(Columna publicada: 1ro. de abril, 2017) – Es curioso. Pero parece que sí, que se puede ser feliz, muy feliz, aunque las apariencias sugieran lo contrario. Muchos podrán tener la impresión de que Noruega es un país tan frío y melancólico que la gente pasa la mayor parte del tiempo a solas, deprimida, y con deseos de quitarse la vida. Pero no. Está comprobado que no se puede confiar en las suposiciones. Ni dar crédito a las habladurías. Para los autores del más reciente informe de Naciones Unidas no hay dudas: los noruegos son los habitantes más felices del planeta. ¿Por qué? Por su nivel de ingresos per cápita, las expectativas de vida y las ayudas sociales a que tienen acceso. También por la ausencia de corrupción, la libertad de que gozan y la generosidad de sus conciudadanos.

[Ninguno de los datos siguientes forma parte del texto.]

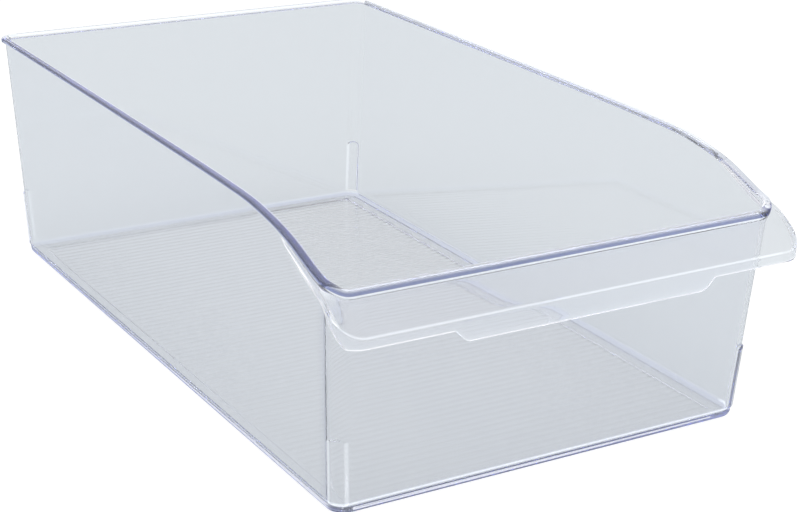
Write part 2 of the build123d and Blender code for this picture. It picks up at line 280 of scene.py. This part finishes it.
def handle_path(col, z_low):
    """From the wall under the handle, out and round the lip and back to the bead's lower edge."""
    kind, v, sx, sy = col
    (ox, oy), (nx, ny) = outline(col)
    y_ref = oy
    t = thickness(y_ref)
    zo = float(smooth_interp(oy, EDGE))
    t = max(t, EPS * 4)
    wx, wy = at(col, 0.0, z_low - t)
    bx, by = at(col, RIM_OUT, z_low)
    reach = math.hypot(ox - bx, oy - by)
    # inside face of the lip
    lt = min(LIP_T, 0.62 * math.hypot(ox - wx, oy - wy))
    ix, iy = ox - nx * lt, oy - ny * lt
    zi = zo + (z_low - zo) * min(1.0, lt / max(reach, lt + 1e-6)) * 0.98
    under_i = zi - t
    under_o = zo - t
    if kind == "end":
        z_bot = tab_low(ox)
    else:
        line = 78.3 if oy <= -188.6 else 78.3 + (oy + 188.6) * (91.1 - 78.3) / 13.0
        z_bot = line if oy < -175.6 else 1e9
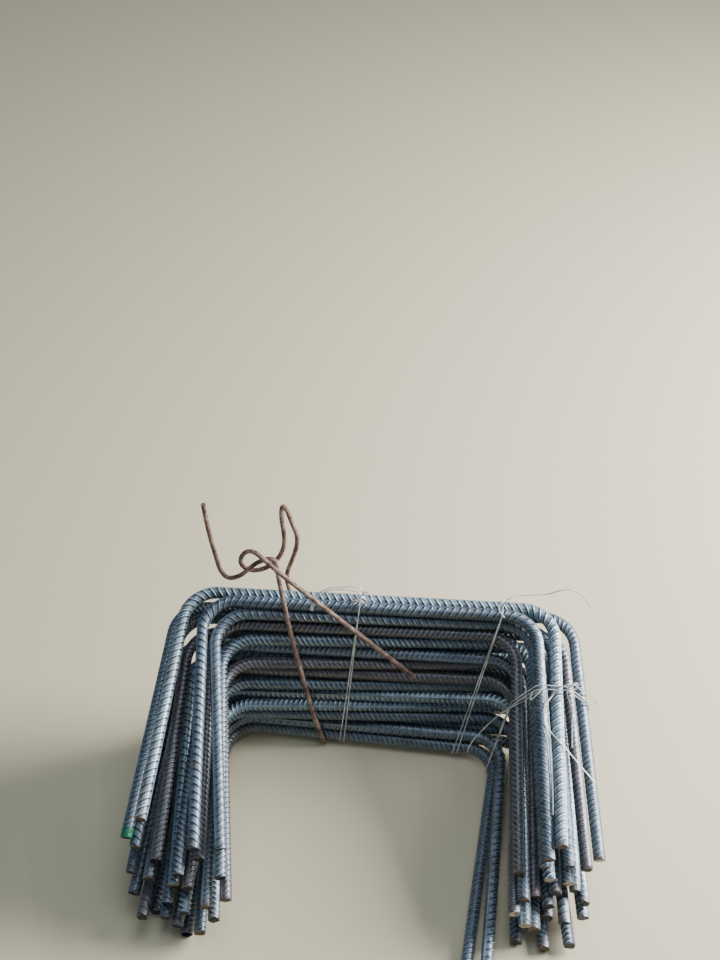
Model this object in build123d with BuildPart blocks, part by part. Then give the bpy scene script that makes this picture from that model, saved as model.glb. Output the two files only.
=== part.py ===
from build123d import *
import math
import os
import numpy as np

# A bundle of ribbed reinforcing bars, each bent to a flat U, lying on the floor.
# The webs are piled at the back (+Y), the legs point to the front (-Y).

# The bars
BAR_DIAMETER = 16.0
BAR_SIDES = 8  # the section is a polygon as heavy as the round bar with its ribs
BEND_RADIUS = 44.0  # of the bar's centre line
WEB_SPAN = 504.0  # between the leg centre lines of a standard bar
LEG_LENGTH = 328.0  # from the web's centre line to the cut end

# The ties. Each goes tight round the bars in a plane of its own, which passes through a
# place on the floor and slants to the left as it rises, by some degrees.
TIE_DIAMETER = 6.5  # mill wire rod
TIE_PLACE = -66.0
TIE_SLANT = 12.0
TIE_KNOT_HEIGHT = 48.0  # the loop is slack and closes this high over the topmost web
TIE_END_HEIGHT = 151.0  # of the free end that stands up
BIGHT_HEIGHT = 140.0  # of the bent back part that stands up beside it
TAIL_DROP, TAIL_REACH = 163.0, 180.0  # the other free end runs down and to the right
TIE_BEND_RADIUS = 9.0
WIRE_DIAMETER = 1.6  # galvanised binding wire
MIDDLE_WIRE_PLACE, MIDDLE_WIRE_SLANT = -47.0, -8.0
CORNER_WIRE_PLACE, CORNER_WIRE_SLANT = 112.0, -16.0
LEG_WIRE_PLACE = -50.0  # in front of the lowest web
LEG_WIRE_LEAN = 10.0  # forward, about square to the legs
WIRE_END_LENGTH = 16.0  # of a binding wire's two ends, at its knot on top
WIRE_END_BEND = 3.0
TIE_SIDES = 6

# How the bars lie: each layer of the pile is a narrow bar nested in a wide one
SEAT_GAP = 0.3  # between pieces that rest on each other
NEST_DEPTH = 17.5  # from the narrow bar's web back to the wide bar's
LEAN = 4.5  # each layer lies this much further back than the one below
# Each layer: slide to the right, turn in degrees, narrow bar, wide bar.
# Each bar: wider than standard by, left splay, right splay, left and right leg longer by.
LAYERS = [
    (-14, -4.5, (-120, -3.0, -1.5, 8, 56), (-34, -2.5, 8.0, 0, -14)),
    (-11, -3.0, (-110, 0.0, 0.0, 5, 56), (-12, -0.5, 9.5, 0, -5)),
    (-7, 2.5, (-84, -1.5, -2.0, 0, 0), (-4, 4.5, -2.5, 5, -5)),
    (4, 4.0, (-74, -2.5, -2.5, -5, 5), (6, 2.0, 1.5, 0, 0)),
    (-10, 0.5, (-78, -1.0, 1.5, 5, 0), (5, 4.0, 3.0, -5, 5)),
    (3, 3.5, (-74, -1.5, 1.5, 0, -8), (9, 0.5, 2.0, 5, 0)),
    (-10, 1.0, (-85, -1.0, -0.5, -5, 5), (-2, 1.0, 1.0, 0, -5)),
    (7, 4.0, (-77, -4.5, -2.5, 8, 0), (9, 0.0, -1.0, 0, 5)),
    (-10, 0.5, (-72, -0.5, 1.0, 0, 5), (8, 4.5, 3.0, 5, 0)),
    (6, 3.0, (-81, -4.0, 2.0, 5, 0), (12, 3.0, 2.0, -5, 0)),
    (-9, 0.5, (-88, -3.5, 1.0, 0, -5), (5, 3.5, 3.5, 0, 0)),
    (3, 1.0, (-70, -7.5, 2.5, 0, 0), (37, 5.0, 4.5, 0, 5)),
    (-2, -0.5, (-50, -5.5, 3.5, 16, 0), (-3, 2.5, 2.0, 0, 0)),
]
SAMPLE_STEP = 3.0  # between the points that stand for a bar while the pile is settled
LEAST_TURN = 0.1  # a tie bends at a bar that stands out this far from its straight run

side_angle = 2 * math.pi / BAR_SIDES
BAR_RADIUS = BAR_DIAMETER / 2 * math.sqrt(side_angle / math.sin(side_angle))  # at a corner
TIE_RADIUS = TIE_DIAMETER / 2
WIRE_RADIUS = WIRE_DIAMETER / 2


def polar(length, degrees_from_front):
    """A step towards the front, turned to the right by some degrees."""
    angle = math.radians(degrees_from_front)
    return length * math.sin(angle), -length * math.cos(angle)


def bar_corners(bar):
    """The ends and corners of a bar in its own plane, with its web on the X axis."""
    wider, left_splay, right_splay, left_longer, right_longer = bar
    half = (WEB_SPAN + wider) / 2
    left_x, left_y = polar(LEG_LENGTH + left_longer, -left_splay)
    right_x, right_y = polar(LEG_LENGTH + right_longer, right_splay)
    return [(-half + left_x, left_y), (-half, 0), (half, 0), (half + right_x, right_y)]


def centre_line(plane, corners):
    """A bar's centre line: two legs and a web, joined by the bends."""
    with BuildLine(plane) as line:
        FilletPolyline(*corners, radius=BEND_RADIUS)
    return line.wire()


def sampled(wire):
    """Evenly spaced points of a centre line, as an array."""
    count = round(wire.length / SAMPLE_STEP)
    return np.array([tuple(wire @ (i / count)) for i in range(count + 1)])


def lowest_heights(places, laid):
    """How high a bar's centre has to be over each place, on the floor or on what is laid."""
    lowest = np.full(len(places), BAR_RADIUS)
    for points, radius in laid:
        reach = BAR_RADIUS + radius + SEAT_GAP
        gap = ((places[:, None, :2] - points[None, :, :2]) ** 2).sum(axis=2)
        over = points[None, :, 2] + np.sqrt(np.maximum(reach**2 - gap, 0))
        lowest = np.maximum(lowest, np.where(gap < reach**2, over, 0).max(axis=1))
    return lowest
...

Todavía mi amigo Alfre no puede entender que siendo nosotros la nación “más rica” del planeta figuremos en el decimocuarto puesto de la lista de los más felices, y los noruegos en el primero. “No puede ser”, me dice, desconcertado. “No ven el sol en semanas. Una buena parte del año están atrapados dentro de una nevera. ¿Es eso vida?”. Mi amigo está bien documentado y me ilustra que para mitigar la desoladora oscuridad invernal en una ciudad del norte de Noruega decidieron instalar lámparas de fototerapia en las paradas de autobuses, y en otra colocaron espejos gigantes para dirigir y aprovechar mejor los rayos solares. Los científicos creen, me recalca, que la falta de luz afecta la parte del cerebro que controla el sueño, el apetito, el deseo sexual y el estado de ánimo. Su conclusión: “No se puede ser feliz de esa manera”.

Pero sí. A pesar de sus crudos inviernos, los países nórdicos figuran entre los primeros diez de la lista mundial de los más felices. Y a la cabeza de ellos Noruega, hasta ahora conocida por sus auroras boreales, los fiordos, su exquisito bacalao, los majestuosos glaciares y montañas, el blanco infinito de sus paisajes nevados, el Nobel de la Paz, las leyendas vikingas y la pericia de sus esquiadores, pero también ya por su formidable estándar de vida económico y social. Su sistema de cuidado de la salud está considerado uno de los mejores del mundo. La mayoría de los hospitales son públicos, subvencionados por el gobierno, y brindan asistencia gratuita o a muy bajo precio. La expectativa de vida de los noruegos (82 años) es mayor que la nuestra. El gobierno destina cuantiosos fondos a la educación, el desempleo es muy bajo y los salarios altos, razón por la que el costo de la vida en la práctica es solo elevado para los turistas.

Según el Banco Mundial, en 2015 el ingreso per cápita del Producto Interno Bruto fue de $89.492, por encima del nuestro ($51.638). De hecho, Noruega es la nación europea con el más bajo coeficiente de desigualdad de ingresos y con el menor porcentaje de personas en riesgo de sumirse en la pobreza. Los impuestos son fuertes (más de un tercio de los ingresos) pero garantizan estupendos servicios públicos.

Nadie duda que es duro vivir una parte del año añorando derretirse, esclavo de las saunas, adicto a los gorros, bufandas, y pendiente de que no falten los suplementos de vitamina D. Pese a esos ligeros inconvenientes, desde 2006 la revista The Economist clasifica al país como el más democrático del planeta. La vida transcurre para los noruegos con serenidad hiperbórea y el país funciona con un sentido muy equitativo del bien común. A ver si me explico, sin que venga alguien de arriba y les diga: “hay que joderse”. Y con la misma pique, reparta y se quede con la mejor parte del pastel.